Teladan Kejujuran Rasulullah SAW: Kebaikan yang Mengantarkan ke Surga, Kedustaan Menjerumuskan ke Neraka Kamis, 23/10/2025 | 13:43
Riau12.com-Pada tahun keenam Hijriah, Abu Sufyan melakukan perjalanan berniaga ke Syam. Di sana, ia mendapat undangan khusus dari Kaisar Heraclius untuk berdiskusi mengenai sifat Muhammad SAW dan ajaran yang dibawanya.
Meskipun saat itu Abu Sufyan belum memeluk Islam dan masih memusuhi Rasulullah SAW, ia tetap mengakui kejujuran dan akhlak mulia Nabi. Abu Sufyan menegaskan bahwa Muhammad SAW adalah sosok yang jujur, tidak pernah berdusta, dan selalu mengajak manusia untuk menyembah Allah SWT serta berperilaku luhur. Ia bahkan mengatakan, “Demi Allah, jika bukan karena aku khawatir orang-orang akan menjuluki diriku sebagai seorang pendusta, niscaya aku akan berdusta tentang Muhammad” (HR Bukhari).

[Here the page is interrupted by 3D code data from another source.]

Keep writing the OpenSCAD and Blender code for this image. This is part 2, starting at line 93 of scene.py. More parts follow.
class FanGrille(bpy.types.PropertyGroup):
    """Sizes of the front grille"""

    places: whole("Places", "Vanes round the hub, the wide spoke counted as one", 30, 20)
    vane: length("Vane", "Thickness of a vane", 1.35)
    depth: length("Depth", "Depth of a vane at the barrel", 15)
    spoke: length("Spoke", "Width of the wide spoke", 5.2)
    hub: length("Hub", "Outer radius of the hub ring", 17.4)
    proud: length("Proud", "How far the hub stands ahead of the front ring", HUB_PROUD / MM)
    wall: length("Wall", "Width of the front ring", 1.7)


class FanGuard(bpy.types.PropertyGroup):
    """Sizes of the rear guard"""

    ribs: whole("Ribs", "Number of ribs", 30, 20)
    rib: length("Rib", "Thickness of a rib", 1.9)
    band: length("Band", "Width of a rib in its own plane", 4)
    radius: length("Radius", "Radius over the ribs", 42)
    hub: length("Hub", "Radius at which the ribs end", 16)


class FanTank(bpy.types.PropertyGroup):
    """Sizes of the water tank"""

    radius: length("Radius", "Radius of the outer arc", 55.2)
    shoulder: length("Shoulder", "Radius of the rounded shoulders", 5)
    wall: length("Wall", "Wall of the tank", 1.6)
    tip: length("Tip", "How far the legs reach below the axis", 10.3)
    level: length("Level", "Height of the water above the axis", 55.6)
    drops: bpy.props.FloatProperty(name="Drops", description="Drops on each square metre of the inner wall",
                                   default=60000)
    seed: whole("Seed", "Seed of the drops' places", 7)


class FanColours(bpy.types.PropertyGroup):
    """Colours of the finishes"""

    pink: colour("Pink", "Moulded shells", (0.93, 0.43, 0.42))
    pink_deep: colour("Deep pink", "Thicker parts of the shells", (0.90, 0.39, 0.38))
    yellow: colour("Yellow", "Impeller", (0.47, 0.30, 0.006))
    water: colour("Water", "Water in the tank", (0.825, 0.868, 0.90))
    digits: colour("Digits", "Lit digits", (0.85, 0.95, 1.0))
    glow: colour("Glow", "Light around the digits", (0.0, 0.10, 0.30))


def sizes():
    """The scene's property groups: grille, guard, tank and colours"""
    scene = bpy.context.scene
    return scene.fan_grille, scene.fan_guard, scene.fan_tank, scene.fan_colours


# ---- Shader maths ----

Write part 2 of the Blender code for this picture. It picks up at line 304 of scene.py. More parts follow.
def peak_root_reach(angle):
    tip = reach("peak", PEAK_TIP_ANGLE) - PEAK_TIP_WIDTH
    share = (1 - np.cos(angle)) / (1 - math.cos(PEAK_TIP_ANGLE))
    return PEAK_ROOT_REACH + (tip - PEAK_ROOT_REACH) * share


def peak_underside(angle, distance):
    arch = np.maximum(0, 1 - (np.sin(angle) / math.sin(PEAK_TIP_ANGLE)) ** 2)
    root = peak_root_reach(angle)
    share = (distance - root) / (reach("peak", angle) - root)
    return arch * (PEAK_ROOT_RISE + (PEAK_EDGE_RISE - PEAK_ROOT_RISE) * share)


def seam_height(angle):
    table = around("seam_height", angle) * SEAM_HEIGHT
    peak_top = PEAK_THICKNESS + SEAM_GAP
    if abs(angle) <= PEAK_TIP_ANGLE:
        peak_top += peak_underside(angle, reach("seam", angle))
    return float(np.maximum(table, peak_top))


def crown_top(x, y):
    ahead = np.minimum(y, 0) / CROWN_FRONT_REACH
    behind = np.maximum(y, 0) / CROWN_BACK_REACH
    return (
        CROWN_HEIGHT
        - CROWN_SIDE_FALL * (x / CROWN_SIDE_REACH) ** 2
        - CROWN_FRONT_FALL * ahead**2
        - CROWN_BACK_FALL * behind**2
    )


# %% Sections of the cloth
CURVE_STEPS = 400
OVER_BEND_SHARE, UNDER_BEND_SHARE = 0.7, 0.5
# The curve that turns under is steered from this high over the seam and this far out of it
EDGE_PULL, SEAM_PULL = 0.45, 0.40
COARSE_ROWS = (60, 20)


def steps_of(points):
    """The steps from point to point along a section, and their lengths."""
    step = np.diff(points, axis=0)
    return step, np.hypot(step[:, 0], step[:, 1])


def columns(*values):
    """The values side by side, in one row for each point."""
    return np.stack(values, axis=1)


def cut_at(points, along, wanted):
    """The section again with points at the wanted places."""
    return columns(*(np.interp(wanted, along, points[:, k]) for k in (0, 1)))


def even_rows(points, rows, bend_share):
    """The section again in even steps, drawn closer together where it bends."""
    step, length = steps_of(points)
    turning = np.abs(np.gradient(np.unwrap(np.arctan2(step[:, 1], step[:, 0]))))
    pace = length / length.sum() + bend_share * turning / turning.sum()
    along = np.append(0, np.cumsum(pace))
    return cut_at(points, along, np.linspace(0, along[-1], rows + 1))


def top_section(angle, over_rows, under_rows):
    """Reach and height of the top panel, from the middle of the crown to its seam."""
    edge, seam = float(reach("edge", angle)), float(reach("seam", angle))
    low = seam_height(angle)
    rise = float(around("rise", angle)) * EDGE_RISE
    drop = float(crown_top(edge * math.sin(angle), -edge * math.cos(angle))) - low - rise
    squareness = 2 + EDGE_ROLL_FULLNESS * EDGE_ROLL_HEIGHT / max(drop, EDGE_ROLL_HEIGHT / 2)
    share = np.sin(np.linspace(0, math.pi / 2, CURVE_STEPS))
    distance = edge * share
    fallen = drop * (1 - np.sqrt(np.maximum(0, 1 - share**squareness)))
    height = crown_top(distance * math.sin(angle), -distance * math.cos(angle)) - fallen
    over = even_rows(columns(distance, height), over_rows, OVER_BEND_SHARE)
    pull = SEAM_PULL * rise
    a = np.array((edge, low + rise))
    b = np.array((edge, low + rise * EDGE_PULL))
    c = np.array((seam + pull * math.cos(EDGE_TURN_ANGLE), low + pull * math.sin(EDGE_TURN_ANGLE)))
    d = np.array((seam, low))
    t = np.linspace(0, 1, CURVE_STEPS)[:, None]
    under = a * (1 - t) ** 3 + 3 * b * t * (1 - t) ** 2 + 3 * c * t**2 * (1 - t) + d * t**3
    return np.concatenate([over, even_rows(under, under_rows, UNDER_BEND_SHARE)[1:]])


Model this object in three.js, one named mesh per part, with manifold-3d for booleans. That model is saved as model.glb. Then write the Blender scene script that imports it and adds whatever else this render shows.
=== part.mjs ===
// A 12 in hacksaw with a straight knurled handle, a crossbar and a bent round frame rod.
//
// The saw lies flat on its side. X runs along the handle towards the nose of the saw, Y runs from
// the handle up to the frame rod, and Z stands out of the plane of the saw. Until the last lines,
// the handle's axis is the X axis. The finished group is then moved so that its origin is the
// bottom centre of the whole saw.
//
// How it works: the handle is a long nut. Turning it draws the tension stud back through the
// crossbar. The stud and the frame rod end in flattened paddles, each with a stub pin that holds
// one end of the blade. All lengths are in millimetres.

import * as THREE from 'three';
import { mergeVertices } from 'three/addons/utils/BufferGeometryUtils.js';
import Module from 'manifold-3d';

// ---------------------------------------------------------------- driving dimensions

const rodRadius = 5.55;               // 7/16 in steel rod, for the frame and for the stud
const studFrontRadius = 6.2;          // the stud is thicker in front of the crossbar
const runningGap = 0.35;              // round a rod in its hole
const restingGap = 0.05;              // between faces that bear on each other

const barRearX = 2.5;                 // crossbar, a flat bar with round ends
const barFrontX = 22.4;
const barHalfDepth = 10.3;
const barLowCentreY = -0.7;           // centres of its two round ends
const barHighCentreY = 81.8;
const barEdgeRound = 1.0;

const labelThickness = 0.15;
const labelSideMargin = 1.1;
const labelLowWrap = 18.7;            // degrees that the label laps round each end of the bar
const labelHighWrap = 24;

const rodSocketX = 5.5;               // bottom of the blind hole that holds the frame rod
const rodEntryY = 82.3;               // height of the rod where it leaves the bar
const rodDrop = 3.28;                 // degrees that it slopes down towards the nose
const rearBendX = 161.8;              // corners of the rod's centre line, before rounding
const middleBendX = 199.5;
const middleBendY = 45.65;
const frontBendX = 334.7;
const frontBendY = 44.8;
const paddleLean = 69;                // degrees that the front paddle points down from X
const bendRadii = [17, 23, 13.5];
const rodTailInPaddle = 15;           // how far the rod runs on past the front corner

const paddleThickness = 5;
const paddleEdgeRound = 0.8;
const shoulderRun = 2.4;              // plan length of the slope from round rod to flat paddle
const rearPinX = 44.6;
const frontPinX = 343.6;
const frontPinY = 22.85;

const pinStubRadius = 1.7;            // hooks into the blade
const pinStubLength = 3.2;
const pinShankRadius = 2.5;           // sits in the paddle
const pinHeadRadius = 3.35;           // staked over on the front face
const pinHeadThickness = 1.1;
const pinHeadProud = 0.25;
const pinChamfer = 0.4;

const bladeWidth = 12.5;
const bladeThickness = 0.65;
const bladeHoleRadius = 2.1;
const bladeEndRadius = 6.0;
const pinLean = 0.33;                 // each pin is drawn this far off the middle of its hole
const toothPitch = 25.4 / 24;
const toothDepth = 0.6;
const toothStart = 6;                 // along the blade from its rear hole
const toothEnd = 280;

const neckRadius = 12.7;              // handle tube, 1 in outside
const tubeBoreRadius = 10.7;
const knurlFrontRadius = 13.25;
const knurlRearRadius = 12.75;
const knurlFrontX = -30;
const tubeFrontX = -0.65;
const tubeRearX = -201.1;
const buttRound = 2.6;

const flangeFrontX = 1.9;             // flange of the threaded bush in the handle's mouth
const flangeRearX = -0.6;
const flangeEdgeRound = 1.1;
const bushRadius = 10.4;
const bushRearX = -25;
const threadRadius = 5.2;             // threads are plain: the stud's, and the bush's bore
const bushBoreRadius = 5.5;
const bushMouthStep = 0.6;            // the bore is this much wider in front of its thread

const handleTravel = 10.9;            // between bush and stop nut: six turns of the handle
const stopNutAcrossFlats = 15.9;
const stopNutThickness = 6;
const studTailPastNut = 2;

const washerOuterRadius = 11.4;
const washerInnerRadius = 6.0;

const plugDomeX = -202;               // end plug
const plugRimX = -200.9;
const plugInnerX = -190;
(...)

Sejak kecil, Rasulullah SAW dikenal dengan julukan al-Amin, yang berarti tepercaya. Bahkan Abu Jahal, yang hidupnya memusuhi Islam dan sempat berencana membunuh Nabi, pernah menyatakan, “Kami tidak mendustakanmu, wahai Muhammad. Kami hanya menolak agama yang engkau dakwahkan.” Hal ini sejalan dengan firman Allah SWT:
“Sungguh Kami mengetahui bahwa apa yang mereka katakan itu membuatmu sedih. (Namun ketahuilah) Sesungguhnya mereka tidak mendustakanmu, akan tetapi orang-orang zalim itu mendustakan ayat-ayat Allah” (QS al-An'am [6]: 33).
Kejujuran adalah salah satu ciri utama seorang Mukmin. Suatu ketika seorang sahabat bertanya kepada Rasulullah SAW, “Apakah seorang Mukmin akan berdusta?” Nabi menjawab dengan tegas bahwa orang beriman tidak berdusta, lalu membaca ayat ke-105 surah an-Nahl:
“Sesungguhnya orang-orang yang mengada-adakan kedustaan adalah orang-orang yang tidak beriman kepada ayat-ayat Allah. Dan mereka itu adalah orang-orang pendusta.”
Dari penjelasan ini, dapat dipahami bahwa orang yang beriman selalu menyadari eksistensi Allah SWT dan pengetahuan-Nya atas semua perbuatan manusia. Sebaliknya, kedustaan menandakan kemunafikan, karena seseorang yang berdusta seakan menganggap Allah tidak mengetahui perbuatannya. Rasulullah SAW bersabda:
“Dia adalah munafik walaupun dia melakukan shalat dan berpuasa, serta menyangka bahwa dirinya beriman” (HR Muslim).
Dalam kesempatan lain, Nabi menekankan pentingnya kejujuran:
“Sesungguhnya, kejujuran akan membawa kebaikan, dan kebaikan akan mengantarkan orang ke dalam surga. Tidaklah seseorang selalu berkata jujur atau berusaha untuk selalu jujur, sehingga Allah mencatatnya sebagai orang yang jujur. Sebaliknya, kedustaan akan membawa kedurhakaan, dan kedurhakaan akan menjerumuskan orang ke neraka. Dan tidaklah seseorang selalu berdusta atau berusaha menutupi kedustaannya dengan kedustaan yang lain, kecuali Allah akan mencatatnya sebagai seorang pendusta” (HR Muttafaq 'Alaih dari Ibn Mas’ud).
Dengan demikian, Rasulullah SAW memberikan teladan bahwa kejujuran bukan sekadar kata-kata, tetapi juga perbuatan yang tercermin dalam akhlak sehari-hari. Kejujuran membawa kebaikan dunia dan akhirat, sementara kedustaan hanya menimbulkan kerusakan dan dosa.